Zúñiga, après avoir apparemment parlé directement avec le gouvernement d’Arce, a maintenant cessé ses efforts et a été arrêté par les autorités publiques. Le commandant n’a pas pu rassembler suffisamment de soutien, et s’est rendu. La base de soutien de la droite se trouve principalement à Santa Cruz, mais a eu du mal à capter la ferveur nationale depuis l’ascension du MAS il y a près de deux décennies, ce qui pourrait expliquer l’échec de la révolte. En conséquence, la droite s’est appuyé, historiquement, sur l’armée et la police pour obtenir du pouvoir, tentant de répéter le résultat de l’élection de 2019 ou peut-être de revenir aux gouvernements militaires du XXe siècle.
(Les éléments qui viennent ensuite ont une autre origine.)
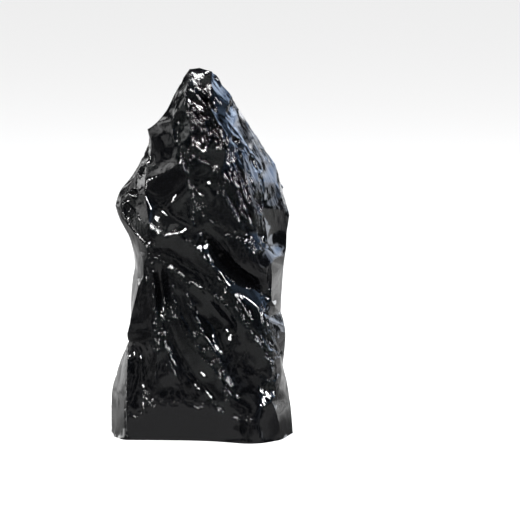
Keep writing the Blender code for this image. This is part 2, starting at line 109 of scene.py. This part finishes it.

Ce développement, en tout effet, met une halte aux espoirs d’une élection pacifique et stable en 2025, et remet en question la stabilité de la démocratie en Bolivie, qui fête l’année prochaine ses 200 ans d’indépendance de l’Espagne coloniale.
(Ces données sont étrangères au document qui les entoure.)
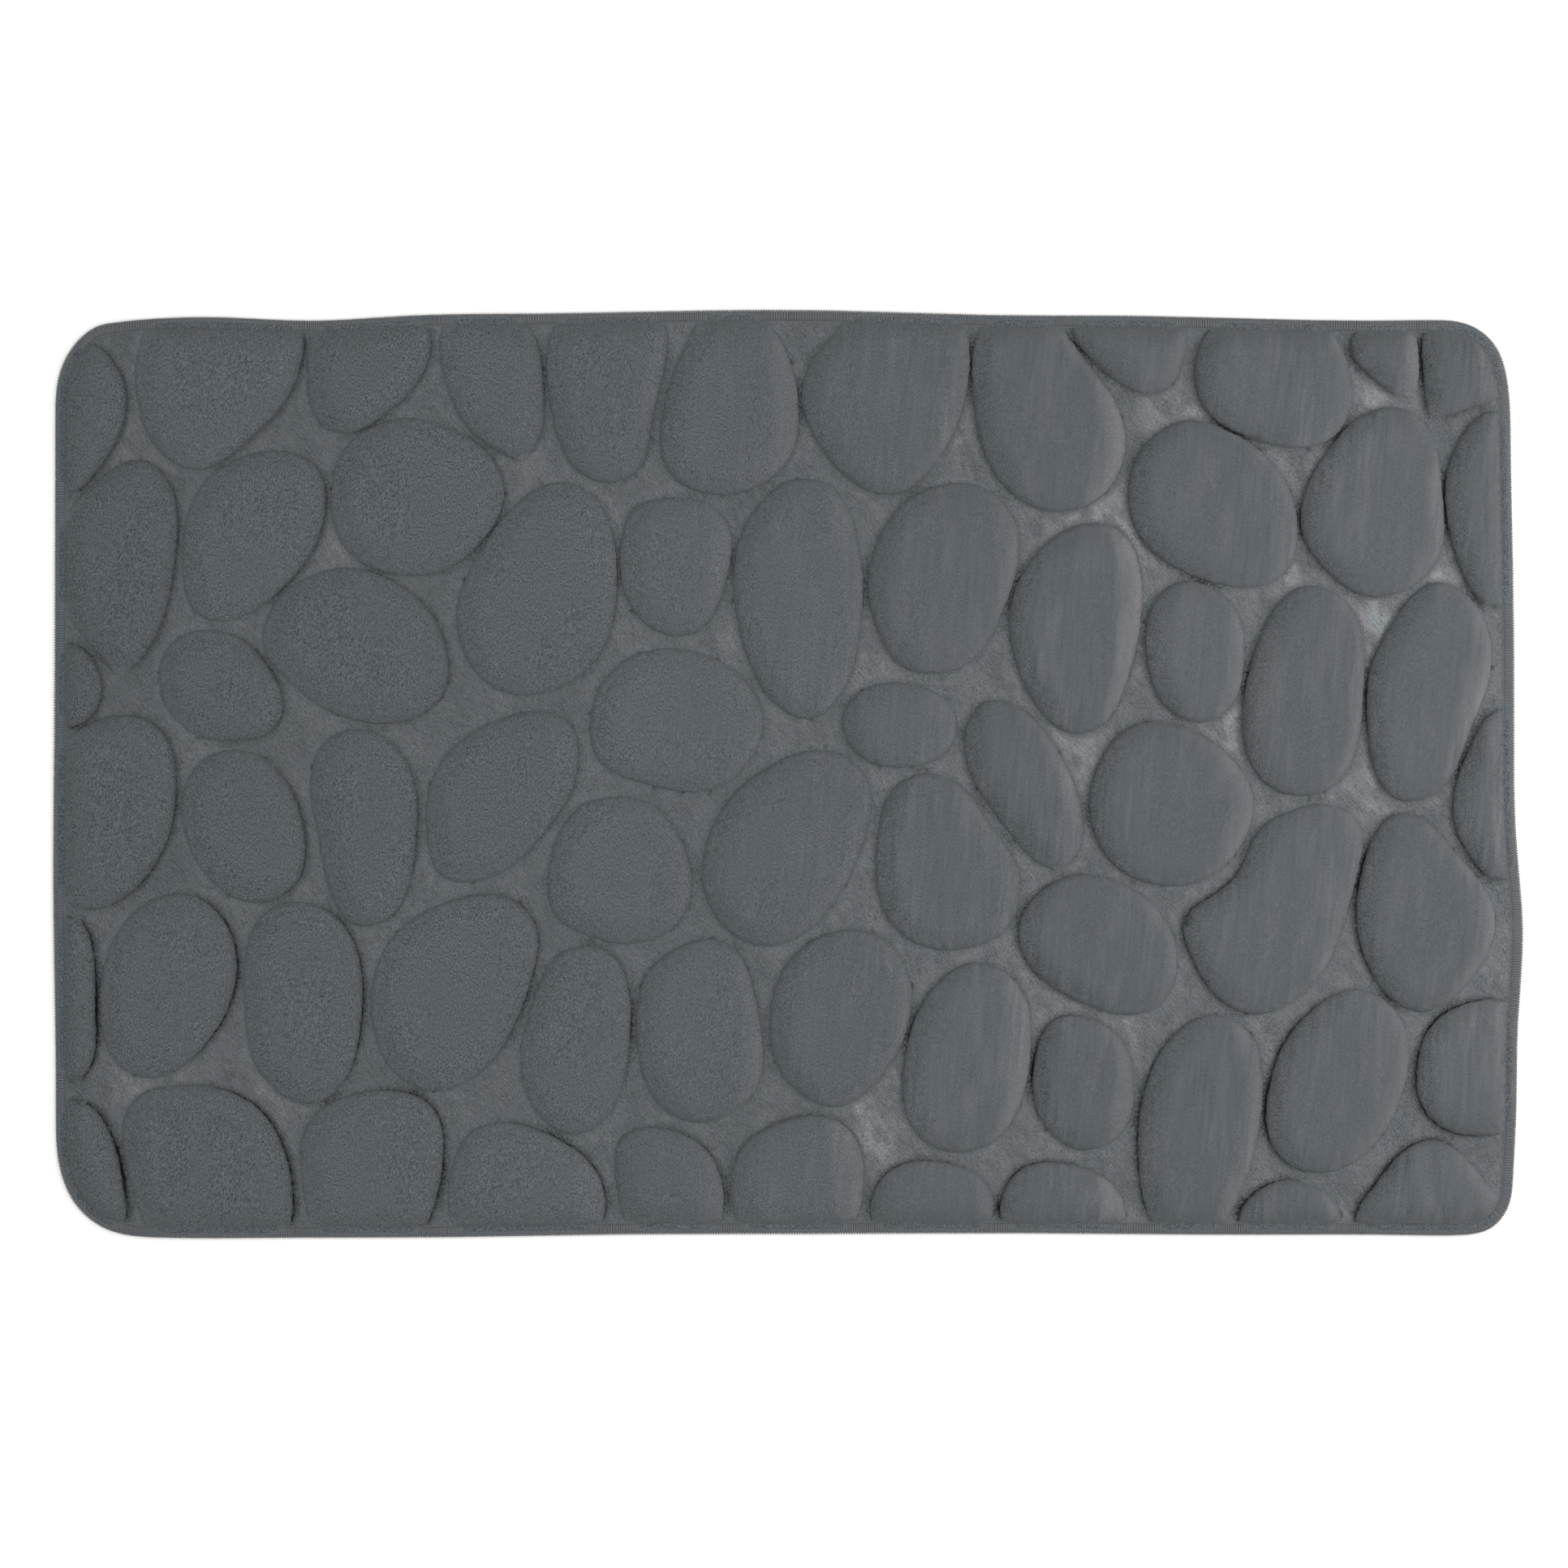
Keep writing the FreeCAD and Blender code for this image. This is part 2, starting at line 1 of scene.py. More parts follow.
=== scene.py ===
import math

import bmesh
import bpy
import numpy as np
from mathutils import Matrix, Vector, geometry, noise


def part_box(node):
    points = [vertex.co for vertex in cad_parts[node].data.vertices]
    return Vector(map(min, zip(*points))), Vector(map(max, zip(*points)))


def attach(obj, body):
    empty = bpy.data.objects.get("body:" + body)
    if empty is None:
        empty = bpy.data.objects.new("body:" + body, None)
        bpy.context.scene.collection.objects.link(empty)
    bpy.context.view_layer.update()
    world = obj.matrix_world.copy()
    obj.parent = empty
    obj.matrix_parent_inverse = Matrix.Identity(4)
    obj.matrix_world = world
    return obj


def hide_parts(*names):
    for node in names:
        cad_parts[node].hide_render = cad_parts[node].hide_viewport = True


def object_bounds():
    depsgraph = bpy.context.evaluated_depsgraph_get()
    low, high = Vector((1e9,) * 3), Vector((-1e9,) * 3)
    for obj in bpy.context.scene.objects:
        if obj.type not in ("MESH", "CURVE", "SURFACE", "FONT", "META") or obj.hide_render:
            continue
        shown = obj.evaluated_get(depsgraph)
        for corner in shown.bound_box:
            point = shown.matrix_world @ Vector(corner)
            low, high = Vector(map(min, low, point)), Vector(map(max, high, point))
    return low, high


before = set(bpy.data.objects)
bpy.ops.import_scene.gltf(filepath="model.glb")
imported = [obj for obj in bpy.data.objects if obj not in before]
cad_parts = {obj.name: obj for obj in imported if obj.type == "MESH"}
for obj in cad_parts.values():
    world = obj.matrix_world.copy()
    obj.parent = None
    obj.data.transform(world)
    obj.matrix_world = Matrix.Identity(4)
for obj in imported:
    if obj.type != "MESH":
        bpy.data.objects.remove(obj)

# Looks of the pebble bath mat. Lengths are in metres. X is east and Y is north.
#
# The cover is one sheet, meshed in rings around every pebble so that the walls are crisp, and its
# outlines are read from the CAD solids. The overlock is sewn from real thread paths.

MM = 0.001

cad_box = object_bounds()
rng = np.random.default_rng(7)

# ----------------------------------------
# Sizes that the frame gives
# ----------------------------------------
FLOOR_Z = cad_box[0].z
BACKING_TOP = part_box("backing_cloth")[1].z
BACKING_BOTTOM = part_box("backing_cloth")[0].z
WEB_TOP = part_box("pile_cover")[0].z
GROOVE_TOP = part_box("needle_thread")[0].z
HEM_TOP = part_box("upper_looper_thread")[1].z
CROWN_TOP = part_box("pile_cover")[1].z
FOAM_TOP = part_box("foam_core")[1].z
COVER_THICKNESS = CROWN_TOP - FOAM_TOP
HEM_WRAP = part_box("lower_looper_thread")[1].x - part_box("backing_cloth")[1].x
HEM_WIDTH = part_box("lower_looper_thread")[1].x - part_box("needle_thread")[1].x

# ----------------------------------------
# Sizes of the looks
# ----------------------------------------
# The cover's shape
RING_SPACING = 2.22 * MM         # between the points around a pebble's rim
FILL_SPACING = 3.15 * MM         # between the points on the crowns and in the grooves
FILL_SCATTER = 0.12              # of their spacing: how far those points stray from an even grid
PILE_LIFT = 1.0 * MM             # how far the pile stands above the cloth it grows from
WALL_DEPTH = 0.5 * MM            # from a pebble's rim in to the top of its steep wall
WALL_SHARE = 0.42                # how much of the rise is steep wall; the rest is the shoulder
WALL_FUZZ = 0.24 * MM            # how ragged the pile makes a wall
SHOULDER_REACH = 15 * MM         # how far in from the wall the shoulder goes on rising
SHOULDER_DEPTHS = (2.8 * MM, 4.0 * MM, 5.6 * MM, 7.6 * MM)
HEM_ROLL = 13 * MM               # over how much a pebble that the hem cuts rolls down to it
HEM_BLEND = 6 * MM               # in from a rim: where a pebble's pile lies fully over the hem
HEM_CLEARANCE = 1.0 * MM         # from the needle line in to the nearest ring or loose point
LEAST_RISE = 0.05                # of a pebble's rise is left where the hem cuts it
GROOVE_CLEARANCE = 1.9 * MM      # from a rim out to the nearest loose point
CROWN_CLEARANCE = 1.2 * MM       # from a pebble's last ring in to the nearest loose point
CREASE_DEPTH = 0.8 * MM          # how much deeper the cover is pinched at a pebble's foot
# These strengths also set how dark the painted shade at a pebble's foot is.
LEAST_PINCH = 0.1                # on the sides of the pebbles that face the mat's edge
INNER_PINCH = 0.45               # so much more on the sides that face its middle
SOUTH_PINCH = 1.7                # and so much more again where those lie in the south
PILLOW = 0.8 * MM                # how much the middle of a wide groove stands above its edges
PILLOW_REACH = 4 * MM            # how quickly it gets there
LUMPS = ((0.2 * MM, 16 * MM, 3.0), (0.1 * MM, 4 * MM, 9.0))   # height, size and noise seed
GROOVE_LUMPS = 0.4               # of the lumps' height is left in the grooves
TUCK_OUTSET = 0.15 * MM          # from the foam's side out to the cover's tucked-down edge
TUCK_ROUND = 0.3 * MM            # how far down that edge turns before it drops straight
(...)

La Bolivie a subi une série de coups d’État et de manifestations violentes tout au long de son histoire démocratique moderne, que ce soit pendant la dictature militaire soutenue par les États-Unis pendant la guerre froide, à Cochabamba en 2000, les élections contestées de 2005, de 2014 et de 2019, ou les blocus à Santa Cruz en 2022. Presque tout le processus d’industrialisation du lithium depuis 2006 a été marqué par une résistance violente dans tout le pays, laissant de nombreux morts. Malheureusement, la violence politique, bien que contenue, semble faire partie de l’ethos démocratique de la Bolivie. Les Boliviens sont maintenant conditionnés à la nature cyclique de l’instabilité politique dans leur pays. Alors que certains ont choisi de quitter le pays, beaucoup se sont complètement désintéressés. Elena, une vendeuse de rue d’El Alto, a déclaré à propos du coup d’État que « cela arrive toujours, mais nos vies continuent, nous nous débrouillerons avec ou sans nos prétendus dirigeants ». Il reste à voir si cette fois sera différente.